[START OF DATA BLOCK]

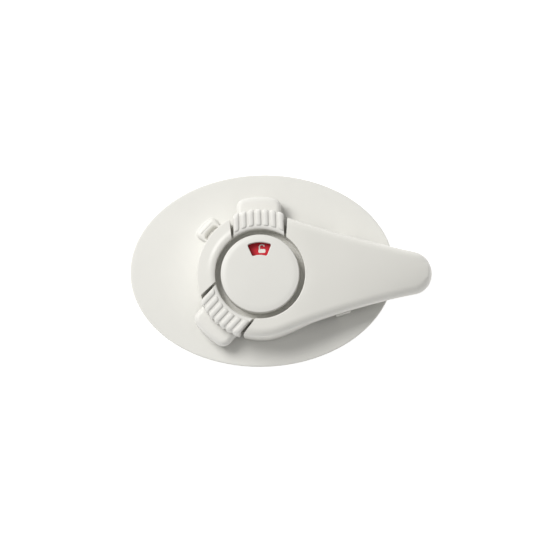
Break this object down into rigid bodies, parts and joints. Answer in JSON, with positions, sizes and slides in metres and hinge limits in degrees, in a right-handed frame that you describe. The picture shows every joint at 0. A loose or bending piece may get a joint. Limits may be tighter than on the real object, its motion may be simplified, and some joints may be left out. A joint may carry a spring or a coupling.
{
  "type": "appliance latch",
  "caption": "Stick-on child-safety latch: oval base, swinging lever arm with a ring hub, ribbed squeeze buttons and a round cap with a lock-status window.",
  "frame": {"origin": "on the hub axis, at the adhesive face that sticks to the appliance", "axes": "+Z out of the appliance along the hub axis, +X along the arm in its unlocked position, +Y towards the upper squeeze button"},
  "size_m": [0.1461, 0.0936, 0.025],
  "materials": {
    "shell_plastic": "satin",
    "base_plastic": "satin",
    "foam_tape": "matte",
    "acetal": "satin",
    "zinc_steel": "zinc plated",
    "spring_steel": "bright",
    "red_label": "satin",
    "green_label": "satin"
  },
  "bodies": {
    "base": {"adhesive_pad": "foam_tape", "base_plate": "base_plastic", "wave_washer": "spring_steel", "retainer_plate": "zinc_steel", "pivot_screw": "zinc_steel", "dial_cap": "shell_plastic"},
    "arm": {"swing_arm": "shell_plastic", "arm_cover": "shell_plastic", "cover_screw_1": "zinc_steel", "cover_screw_2": "zinc_steel", "hub_carrier": "acetal", "pivot_bush": "acetal", "carrier_screw_1": "zinc_steel", "carrier_screw_2": "zinc_steel", "carrier_screw_3": "zinc_steel", "indicator_disc": "acetal", "unlocked_label": "red_label", "locked_label": "green_label", "upper_spring": "spring_steel", "lower_spring": "spring_steel"},
    "upper_button": {"upper_button": "shell_plastic"},
    "lower_button": {"lower_button": "shell_plastic"}
  },
  "joints": [
    {"name": "arm_swing", "type": "hinge", "parent": "base", "child": "arm", "pos_m": [0, 0, 0], "axis": [0, 0, 1], "range_deg": [-90, 0]},
    {"name": "upper_squeeze", "type": "slide", "parent": "arm", "child": "upper_button", "axis": [0, -1, 0], "range_m": [-0.0015, 0.002], "stiffness_N_per_m": 500, "springref_m": -0.0035, "deforming": ["upper_spring"]},
    {"name": "lower_squeeze", "type": "slide", "parent": "arm", "child": "lower_button", "axis": [0.6884, 0.7254, 0], "range_m": [-0.0015, 0.002], "stiffness_N_per_m": 500, "springref_m": -0.0035, "deforming": ["lower_spring"]}
  ]
}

[END OF DATA BLOCK]

§ WHAT IS ASKED
Each line above is to be repeated exactly.

§ TASK ANSWER
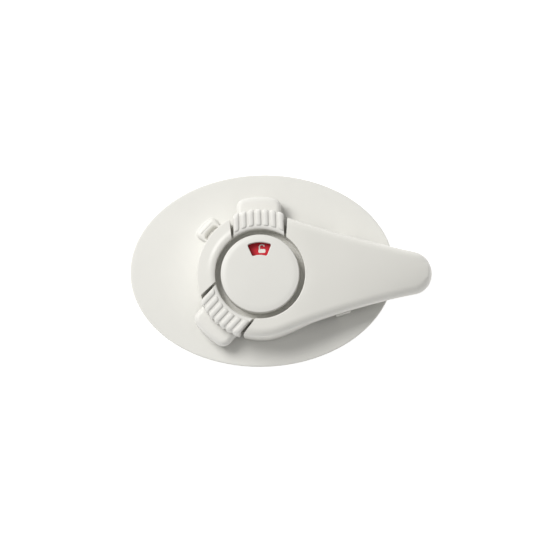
Break this object down into rigid bodies, parts and joints. Answer in JSON, with positions, sizes and slides in metres and hinge limits in degrees, in a right-handed frame that you describe. The picture shows every joint at 0. A loose or bending piece may get a joint. Limits may be tighter than on the real object, its motion may be simplified, and some joints may be left out. A joint may carry a spring or a coupling.
{
  "type": "appliance latch",
  "caption": "Stick-on child-safety latch: oval base, swinging lever arm with a ring hub, ribbed squeeze buttons and a round cap with a lock-status window.",
  "frame": {"origin": "on the hub axis, at the adhesive face that sticks to the appliance", "axes": "+Z out of the appliance along the hub axis, +X along the arm in its unlocked position, +Y towards the upper squeeze button"},
  "size_m": [0.1461, 0.0936, 0.025],
  "materials": {
    "shell_plastic": "satin",
    "base_plastic": "satin",
    "foam_tape": "matte",
    "acetal": "satin",
    "zinc_steel": "zinc plated",
    "spring_steel": "bright",
    "red_label": "satin",
    "green_label": "satin"
  },
  "bodies": {
    "base": {"adhesive_pad": "foam_tape", "base_plate": "base_plastic", "wave_washer": "spring_steel", "retainer_plate": "zinc_steel", "pivot_screw": "zinc_steel", "dial_cap": "shell_plastic"},
    "arm": {"swing_arm": "shell_plastic", "arm_cover": "shell_plastic", "cover_screw_1": "zinc_steel", "cover_screw_2": "zinc_steel", "hub_carrier": "acetal", "pivot_bush": "acetal", "carrier_screw_1": "zinc_steel", "carrier_screw_2": "zinc_steel", "carrier_screw_3": "zinc_steel", "indicator_disc": "acetal", "unlocked_label": "red_label", "locked_label": "green_label", "upper_spring": "spring_steel", "lower_spring": "spring_steel"},
    "upper_button": {"upper_button": "shell_plastic"},
    "lower_button": {"lower_button": "shell_plastic"}
  },
  "joints": [
    {"name": "arm_swing", "type": "hinge", "parent": "base", "child": "arm", "pos_m": [0, 0, 0], "axis": [0, 0, 1], "range_deg": [-90, 0]},
    {"name": "upper_squeeze", "type": "slide", "parent": "arm", "child": "upper_button", "axis": [0, -1, 0], "range_m": [-0.0015, 0.002], "stiffness_N_per_m": 500, "springref_m": -0.0035, "deforming": ["upper_spring"]},
    {"name": "lower_squeeze", "type": "slide", "parent": "arm", "child": "lower_button", "axis": [0.6884, 0.7254, 0], "range_m": [-0.0015, 0.002], "stiffness_N_per_m": 500, "springref_m": -0.0035, "deforming": ["lower_spring"]}
  ]
}